Visit Ebey Waterfront Park (1404 1st St.) in nearby Marysville. Drop right into a network of tidal sloughs from near the downtown — perfect for stand up paddleboarding, canoeing or kayaking. Explore the slough to watch birds and float past sunken tidal trees like something out of a dreamscape. Or float out to Port Gardener in the Salish Sea for a day of paddling up and down the coast of Seattle NorthCountry.

6. Stanwood

The walkable seaside city of Stanwood is on a coastal plain next to Camano Island. Its quaint downtown has a train station at one end, Polska Kuchnia — the only Polish restaurant in the greater Seattle area (8620 271st St. NW) — and plenty of cute coffee shops and boutiques.
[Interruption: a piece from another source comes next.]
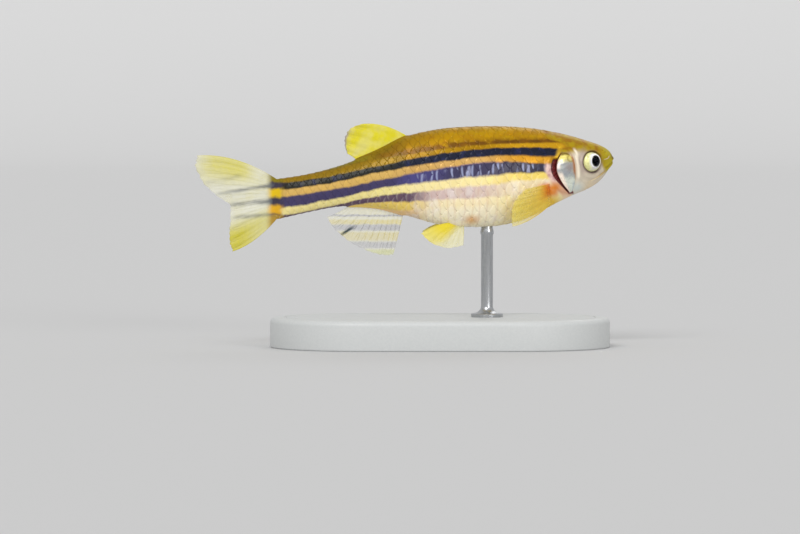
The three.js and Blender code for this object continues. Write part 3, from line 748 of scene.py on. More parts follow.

Visit the historic Stanwood Hotel and Saloon (26926 - 102nd Ave NW), which has been slinging beers and live music for over one hundred years. The hotel has a reputation for slinging up fantastically authentic blues under neon beer lights.

Spend a day exploring art galleries, and then take the Amtrak Cascades back to Everett for a night’s rest in a hotel, and another few days enjoying the sea from the comfort of an urban setting.

Everything you need is on the coast. These are only some suggestions on the choose-your-own-adventure route through the maritime realms of the true PNW.

Where will your adventure take you? The coastline beckons.